Also, starting with the last two paragraphs at the bottom of page 208, we establish that ## \boldsymbol {e}_\beta ## and ## \boldsymbol {\omega}^\alpha ## are general bases dual to each other. Continuing onto page 209, equation 8.19a says that ## {\boldsymbol \nabla}_\gamma \equiv {\boldsymbol \nabla}_{{\boldsymbol e}_\gamma} ## . Then further down the page, equation 8.20 defines ## T^\beta_{\alpha,\gamma} \equiv {\boldsymbol \nabla}_\gamma T^\beta_\alpha \equiv \partial_{{\boldsymbol e}_\gamma} T^\beta_\alpha \equiv \partial_\gamma T^\beta_\alpha ##. With a general basis, not a local Lorentz frame, why are we defining the directional derivative ## {\boldsymbol \nabla}_{{\boldsymbol e}_\gamma} \equiv {\boldsymbol \nabla}_\gamma ## to be a partial derivative ## T^\beta_{\alpha,\gamma} \equiv \partial_\gamma T^\beta_\alpha ##? If we were using a coordinate basis, say ## \left \lbrace {\boldsymbol {\xi}_\gamma} \right \rbrace ##, it would make sense since ## {\boldsymbol {\xi}_\gamma} \equiv {\boldsymbol \nabla}_{{\boldsymbol e}_\gamma} ##, the directional derivative operator along the coordinate curve ## {\boldsymbol {\xi}_\gamma} ##. Perhaps if we stare at this section long enough, it might dawn on us what they actually mean. ... I tried to work through equation 8.19a & 8.20, but I'm still not getting the same result they seem to get.

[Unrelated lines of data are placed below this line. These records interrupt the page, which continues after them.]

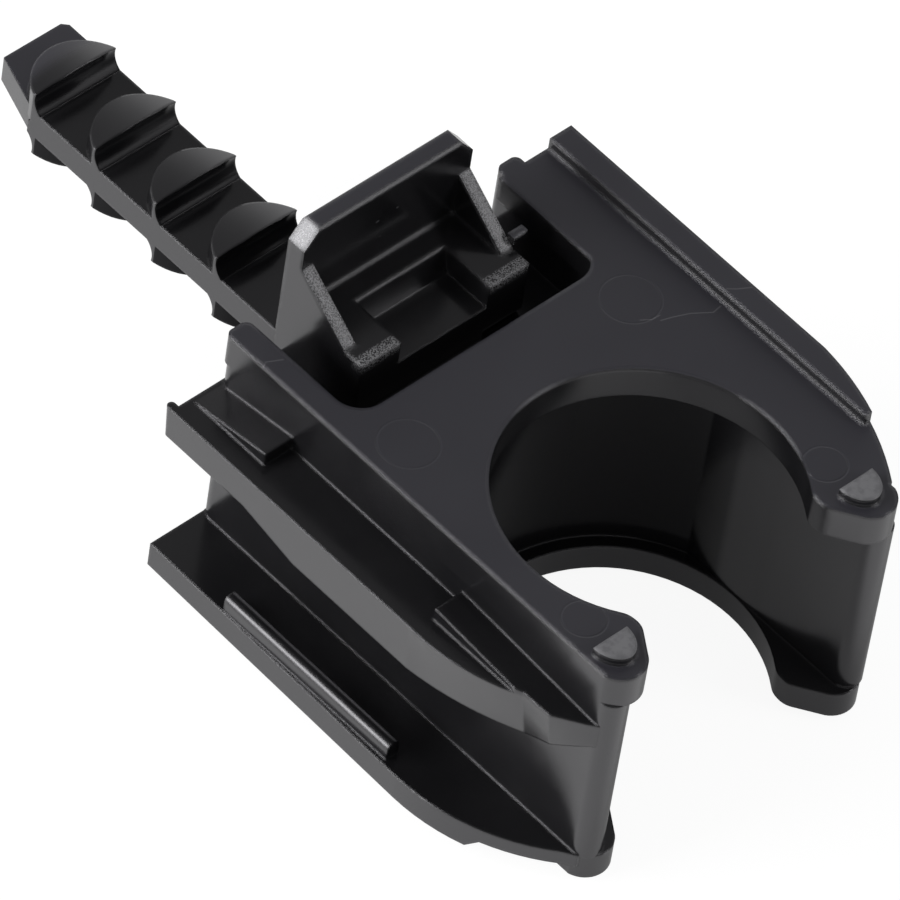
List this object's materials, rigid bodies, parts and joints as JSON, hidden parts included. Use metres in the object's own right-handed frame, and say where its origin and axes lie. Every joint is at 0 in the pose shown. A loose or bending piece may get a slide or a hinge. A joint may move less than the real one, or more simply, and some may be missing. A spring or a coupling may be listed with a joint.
{
  "type": "conduit clip",
  "caption": "Open ring clip that snaps onto a conduit, with side flanges that join it to the next clip and a flat barbed dowel for a drilled hole.",
  "frame": {"origin": "on the axis of the conduit bore, at the underside of the lower plate", "axes": "+Z along the conduit bore from the lower to the upper plate, +Y along the dowel towards its tip, the mouth of the ring opens to -Y"},
  "size_m": [0.0331, 0.0674, 0.0259],
  "materials": {
    "body": "glossy moulded black plastic"
  },
  "bodies": {
    "root": {"conduit_clip": "body"}
  },
  "joints": []
}
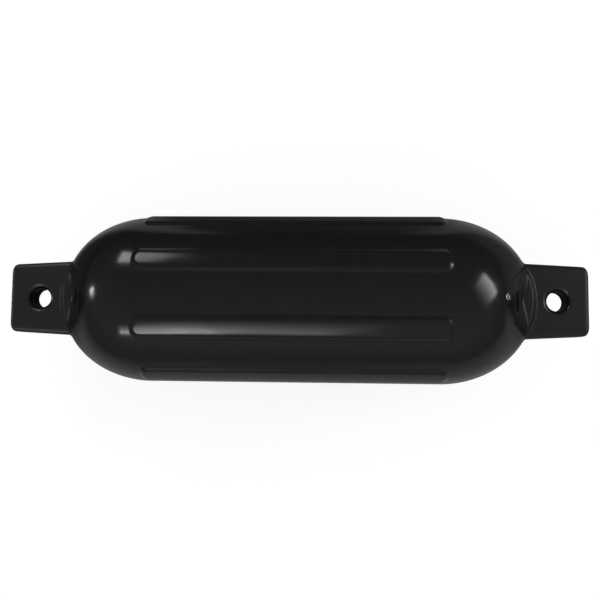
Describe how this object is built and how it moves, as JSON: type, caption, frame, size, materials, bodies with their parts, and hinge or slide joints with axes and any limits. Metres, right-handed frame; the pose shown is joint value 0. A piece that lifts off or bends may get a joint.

Ok, I've stared it a while longer, and here's what I'm seeing:

Based on how MTW defines things, as described above, I get ## \boldsymbol \nabla_\gamma T^\beta_\alpha = \Lambda^\mu_\gamma T^\beta_{\alpha,\mu} ##, using ## \boldsymbol e_\gamma = \Lambda^\sigma_\gamma \boldsymbol \xi_\sigma ## where ## \boldsymbol \xi_\sigma ## are the coordinate basis vectors. But if I replace the ## \boldsymbol e_\gamma ## with ## \boldsymbol \xi_\gamma ##, I get ## \boldsymbol \nabla_\gamma T^\beta_\alpha = T^\beta_{\alpha,\gamma} ## which seems to be what MTW says it should be.

But, I see several problems with this:

MTW has used ## \boldsymbol \nabla ## is such a way that it generates gamma correction terms when applied to a general tensor. But applying it to just the components of a tensor does not generate those components unless we interpret it as the semicolon operator, which they do not seem to do in (8.20).
MTW just defined ## \boldsymbol e_\beta ## to be a general basis, not necessarily a coordinate basis. Yet in (8.20) the ## \Lambda^\sigma_\gamma ## needed to define the general basis is nowhere to be found. It is as if MTW has suddenly changed ## \boldsymbol e_\beta ## to be a coordinate basis.

This is a case where the math itself confuses me even if we ignore the text. Which is why, when I arrive at other places in MTW that use the nabla symbol, I'm never sure what they mean at that particular point. I have to work the problem multiple ways until I stumble on the same result.

So, this is a question I would like to have answered: How is one to think about this? Is it a typo? Have they just switched back to using e as a coordinate basis? Is ## \boldsymbol \nabla_\gamma ## intended to be just the simple, elementary, partial derivative at this particular point in the text? Or, which I always consider to be the most likely case, what am I not understanding?

PeterDonis · Aug 9, 2019

FreeThinking said:

Based on how MTW defines things, as described above, I get##\boldsymbol \nabla_\gamma T^\beta_\alpha = \Lambda^\mu_\gamma T^\beta_{\alpha,\mu}## , using ##\boldsymbol e_\gamma = \Lambda^\sigma_\gamma \boldsymbol \xi_\sigma## where ##\boldsymbol \xi_\sigma## are the coordinate basis vectors.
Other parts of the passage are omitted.